Records for this task —
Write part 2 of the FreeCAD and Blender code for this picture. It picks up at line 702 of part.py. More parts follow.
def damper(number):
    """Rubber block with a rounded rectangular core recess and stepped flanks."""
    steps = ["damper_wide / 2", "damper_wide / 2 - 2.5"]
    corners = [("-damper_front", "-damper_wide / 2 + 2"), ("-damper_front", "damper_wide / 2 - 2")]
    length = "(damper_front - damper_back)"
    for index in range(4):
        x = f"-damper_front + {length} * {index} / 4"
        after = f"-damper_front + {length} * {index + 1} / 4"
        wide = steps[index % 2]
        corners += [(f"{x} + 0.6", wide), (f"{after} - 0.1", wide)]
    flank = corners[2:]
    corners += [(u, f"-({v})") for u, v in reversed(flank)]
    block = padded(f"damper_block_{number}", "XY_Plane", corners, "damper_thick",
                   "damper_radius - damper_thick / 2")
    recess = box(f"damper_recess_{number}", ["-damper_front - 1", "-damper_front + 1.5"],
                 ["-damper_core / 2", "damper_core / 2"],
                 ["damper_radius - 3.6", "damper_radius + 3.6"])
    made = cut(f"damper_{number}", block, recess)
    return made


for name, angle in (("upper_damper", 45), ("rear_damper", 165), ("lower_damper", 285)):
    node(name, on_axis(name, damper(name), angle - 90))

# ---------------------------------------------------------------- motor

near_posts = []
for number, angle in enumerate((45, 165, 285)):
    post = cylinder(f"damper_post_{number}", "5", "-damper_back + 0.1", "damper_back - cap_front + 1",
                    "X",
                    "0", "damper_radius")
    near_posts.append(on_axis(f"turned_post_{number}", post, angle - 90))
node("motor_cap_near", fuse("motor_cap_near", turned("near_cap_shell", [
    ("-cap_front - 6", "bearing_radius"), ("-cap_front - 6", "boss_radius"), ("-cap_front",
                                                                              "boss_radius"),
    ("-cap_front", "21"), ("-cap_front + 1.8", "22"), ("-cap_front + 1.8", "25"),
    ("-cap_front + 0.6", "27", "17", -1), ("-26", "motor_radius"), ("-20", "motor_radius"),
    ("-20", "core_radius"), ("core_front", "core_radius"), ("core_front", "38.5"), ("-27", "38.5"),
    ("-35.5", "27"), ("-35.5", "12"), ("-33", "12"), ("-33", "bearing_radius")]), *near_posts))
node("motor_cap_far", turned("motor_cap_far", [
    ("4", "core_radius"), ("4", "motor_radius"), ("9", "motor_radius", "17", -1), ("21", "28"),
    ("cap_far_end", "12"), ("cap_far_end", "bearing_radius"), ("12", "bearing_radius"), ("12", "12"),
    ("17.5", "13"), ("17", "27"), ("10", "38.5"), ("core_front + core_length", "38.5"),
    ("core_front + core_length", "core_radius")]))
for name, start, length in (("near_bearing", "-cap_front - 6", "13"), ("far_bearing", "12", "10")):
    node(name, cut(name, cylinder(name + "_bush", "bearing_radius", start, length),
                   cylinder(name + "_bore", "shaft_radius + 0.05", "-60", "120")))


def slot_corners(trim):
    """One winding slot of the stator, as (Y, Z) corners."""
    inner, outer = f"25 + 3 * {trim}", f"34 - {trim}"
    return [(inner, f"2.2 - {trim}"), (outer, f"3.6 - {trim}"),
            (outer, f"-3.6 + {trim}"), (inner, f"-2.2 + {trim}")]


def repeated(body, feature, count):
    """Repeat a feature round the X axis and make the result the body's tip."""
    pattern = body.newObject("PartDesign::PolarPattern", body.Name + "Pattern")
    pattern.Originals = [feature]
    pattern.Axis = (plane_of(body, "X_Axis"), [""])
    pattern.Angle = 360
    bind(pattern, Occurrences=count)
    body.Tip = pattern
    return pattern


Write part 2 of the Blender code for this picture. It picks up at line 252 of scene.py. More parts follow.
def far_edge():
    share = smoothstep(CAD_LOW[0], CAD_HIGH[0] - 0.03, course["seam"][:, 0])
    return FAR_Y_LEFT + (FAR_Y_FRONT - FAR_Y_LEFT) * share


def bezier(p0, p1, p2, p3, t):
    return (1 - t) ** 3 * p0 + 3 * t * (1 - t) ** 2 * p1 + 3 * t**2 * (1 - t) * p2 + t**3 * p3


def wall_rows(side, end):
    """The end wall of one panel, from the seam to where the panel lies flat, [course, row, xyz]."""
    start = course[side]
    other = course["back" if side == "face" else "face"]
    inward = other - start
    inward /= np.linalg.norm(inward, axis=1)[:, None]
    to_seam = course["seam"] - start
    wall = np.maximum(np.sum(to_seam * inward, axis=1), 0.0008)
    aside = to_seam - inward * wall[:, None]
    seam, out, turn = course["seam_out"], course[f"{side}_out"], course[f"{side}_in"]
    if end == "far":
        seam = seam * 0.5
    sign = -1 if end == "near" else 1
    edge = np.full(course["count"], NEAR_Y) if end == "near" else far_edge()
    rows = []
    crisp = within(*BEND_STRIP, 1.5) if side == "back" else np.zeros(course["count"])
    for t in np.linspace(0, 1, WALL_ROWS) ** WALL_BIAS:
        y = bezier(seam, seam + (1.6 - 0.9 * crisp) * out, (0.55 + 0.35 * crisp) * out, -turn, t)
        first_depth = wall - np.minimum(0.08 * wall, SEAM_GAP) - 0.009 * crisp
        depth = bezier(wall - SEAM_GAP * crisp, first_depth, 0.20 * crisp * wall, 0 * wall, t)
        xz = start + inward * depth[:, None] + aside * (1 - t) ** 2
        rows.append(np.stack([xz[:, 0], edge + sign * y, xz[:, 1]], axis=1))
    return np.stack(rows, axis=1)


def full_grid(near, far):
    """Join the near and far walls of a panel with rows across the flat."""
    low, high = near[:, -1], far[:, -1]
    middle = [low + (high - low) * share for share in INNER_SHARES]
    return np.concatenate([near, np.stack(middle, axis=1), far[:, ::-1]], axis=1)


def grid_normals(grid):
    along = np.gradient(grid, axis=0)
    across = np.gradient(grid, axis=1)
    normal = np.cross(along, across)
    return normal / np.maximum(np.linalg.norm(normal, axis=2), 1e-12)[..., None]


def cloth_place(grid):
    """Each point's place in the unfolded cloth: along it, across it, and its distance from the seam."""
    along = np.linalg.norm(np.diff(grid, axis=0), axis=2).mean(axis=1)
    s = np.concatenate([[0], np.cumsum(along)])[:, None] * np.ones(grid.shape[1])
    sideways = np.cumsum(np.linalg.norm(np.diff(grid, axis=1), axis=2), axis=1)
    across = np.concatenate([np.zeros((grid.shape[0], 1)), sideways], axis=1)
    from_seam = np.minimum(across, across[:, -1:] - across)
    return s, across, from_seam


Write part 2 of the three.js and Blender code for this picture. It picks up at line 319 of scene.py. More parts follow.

Task —
Copy out the full set of records precisely, leaving nothing out.

Exercise result —
Write part 2 of the FreeCAD and Blender code for this picture. It picks up at line 702 of part.py. More parts follow.
def damper(number):
    """Rubber block with a rounded rectangular core recess and stepped flanks."""
    steps = ["damper_wide / 2", "damper_wide / 2 - 2.5"]
    corners = [("-damper_front", "-damper_wide / 2 + 2"), ("-damper_front", "damper_wide / 2 - 2")]
    length = "(damper_front - damper_back)"
    for index in range(4):
        x = f"-damper_front + {length} * {index} / 4"
        after = f"-damper_front + {length} * {index + 1} / 4"
        wide = steps[index % 2]
        corners += [(f"{x} + 0.6", wide), (f"{after} - 0.1", wide)]
    flank = corners[2:]
    corners += [(u, f"-({v})") for u, v in reversed(flank)]
    block = padded(f"damper_block_{number}", "XY_Plane", corners, "damper_thick",
                   "damper_radius - damper_thick / 2")
    recess = box(f"damper_recess_{number}", ["-damper_front - 1", "-damper_front + 1.5"],
                 ["-damper_core / 2", "damper_core / 2"],
                 ["damper_radius - 3.6", "damper_radius + 3.6"])
    made = cut(f"damper_{number}", block, recess)
    return made


for name, angle in (("upper_damper", 45), ("rear_damper", 165), ("lower_damper", 285)):
    node(name, on_axis(name, damper(name), angle - 90))

# ---------------------------------------------------------------- motor

near_posts = []
for number, angle in enumerate((45, 165, 285)):
    post = cylinder(f"damper_post_{number}", "5", "-damper_back + 0.1", "damper_back - cap_front + 1",
                    "X",
                    "0", "damper_radius")
    near_posts.append(on_axis(f"turned_post_{number}", post, angle - 90))
node("motor_cap_near", fuse("motor_cap_near", turned("near_cap_shell", [
    ("-cap_front - 6", "bearing_radius"), ("-cap_front - 6", "boss_radius"), ("-cap_front",
                                                                              "boss_radius"),
    ("-cap_front", "21"), ("-cap_front + 1.8", "22"), ("-cap_front + 1.8", "25"),
    ("-cap_front + 0.6", "27", "17", -1), ("-26", "motor_radius"), ("-20", "motor_radius"),
    ("-20", "core_radius"), ("core_front", "core_radius"), ("core_front", "38.5"), ("-27", "38.5"),
    ("-35.5", "27"), ("-35.5", "12"), ("-33", "12"), ("-33", "bearing_radius")]), *near_posts))
node("motor_cap_far", turned("motor_cap_far", [
    ("4", "core_radius"), ("4", "motor_radius"), ("9", "motor_radius", "17", -1), ("21", "28"),
    ("cap_far_end", "12"), ("cap_far_end", "bearing_radius"), ("12", "bearing_radius"), ("12", "12"),
    ("17.5", "13"), ("17", "27"), ("10", "38.5"), ("core_front + core_length", "38.5"),
    ("core_front + core_length", "core_radius")]))
for name, start, length in (("near_bearing", "-cap_front - 6", "13"), ("far_bearing", "12", "10")):
    node(name, cut(name, cylinder(name + "_bush", "bearing_radius", start, length),
                   cylinder(name + "_bore", "shaft_radius + 0.05", "-60", "120")))


def slot_corners(trim):
    """One winding slot of the stator, as (Y, Z) corners."""
    inner, outer = f"25 + 3 * {trim}", f"34 - {trim}"
    return [(inner, f"2.2 - {trim}"), (outer, f"3.6 - {trim}"),
            (outer, f"-3.6 + {trim}"), (inner, f"-2.2 + {trim}")]


def repeated(body, feature, count):
    """Repeat a feature round the X axis and make the result the body's tip."""
    pattern = body.newObject("PartDesign::PolarPattern", body.Name + "Pattern")
    pattern.Originals = [feature]
    pattern.Axis = (plane_of(body, "X_Axis"), [""])
    pattern.Angle = 360
    bind(pattern, Occurrences=count)
    body.Tip = pattern
    return pattern


Write part 2 of the Blender code for this picture. It picks up at line 252 of scene.py. More parts follow.
def far_edge():
    share = smoothstep(CAD_LOW[0], CAD_HIGH[0] - 0.03, course["seam"][:, 0])
    return FAR_Y_LEFT + (FAR_Y_FRONT - FAR_Y_LEFT) * share


def bezier(p0, p1, p2, p3, t):
    return (1 - t) ** 3 * p0 + 3 * t * (1 - t) ** 2 * p1 + 3 * t**2 * (1 - t) * p2 + t**3 * p3


def wall_rows(side, end):
    """The end wall of one panel, from the seam to where the panel lies flat, [course, row, xyz]."""
    start = course[side]
    other = course["back" if side == "face" else "face"]
    inward = other - start
    inward /= np.linalg.norm(inward, axis=1)[:, None]
    to_seam = course["seam"] - start
    wall = np.maximum(np.sum(to_seam * inward, axis=1), 0.0008)
    aside = to_seam - inward * wall[:, None]
    seam, out, turn = course["seam_out"], course[f"{side}_out"], course[f"{side}_in"]
    if end == "far":
        seam = seam * 0.5
    sign = -1 if end == "near" else 1
    edge = np.full(course["count"], NEAR_Y) if end == "near" else far_edge()
    rows = []
    crisp = within(*BEND_STRIP, 1.5) if side == "back" else np.zeros(course["count"])
    for t in np.linspace(0, 1, WALL_ROWS) ** WALL_BIAS:
        y = bezier(seam, seam + (1.6 - 0.9 * crisp) * out, (0.55 + 0.35 * crisp) * out, -turn, t)
        first_depth = wall - np.minimum(0.08 * wall, SEAM_GAP) - 0.009 * crisp
        depth = bezier(wall - SEAM_GAP * crisp, first_depth, 0.20 * crisp * wall, 0 * wall, t)
        xz = start + inward * depth[:, None] + aside * (1 - t) ** 2
        rows.append(np.stack([xz[:, 0], edge + sign * y, xz[:, 1]], axis=1))
    return np.stack(rows, axis=1)


def full_grid(near, far):
    """Join the near and far walls of a panel with rows across the flat."""
    low, high = near[:, -1], far[:, -1]
    middle = [low + (high - low) * share for share in INNER_SHARES]
    return np.concatenate([near, np.stack(middle, axis=1), far[:, ::-1]], axis=1)


def grid_normals(grid):
    along = np.gradient(grid, axis=0)
    across = np.gradient(grid, axis=1)
    normal = np.cross(along, across)
    return normal / np.maximum(np.linalg.norm(normal, axis=2), 1e-12)[..., None]


def cloth_place(grid):
    """Each point's place in the unfolded cloth: along it, across it, and its distance from the seam."""
    along = np.linalg.norm(np.diff(grid, axis=0), axis=2).mean(axis=1)
    s = np.concatenate([[0], np.cumsum(along)])[:, None] * np.ones(grid.shape[1])
    sideways = np.cumsum(np.linalg.norm(np.diff(grid, axis=1), axis=2), axis=1)
    across = np.concatenate([np.zeros((grid.shape[0], 1)), sideways], axis=1)
    from_seam = np.minimum(across, across[:, -1:] - across)
    return s, across, from_seam


Write part 2 of the three.js and Blender code for this picture. It picks up at line 319 of scene.py. More parts follow.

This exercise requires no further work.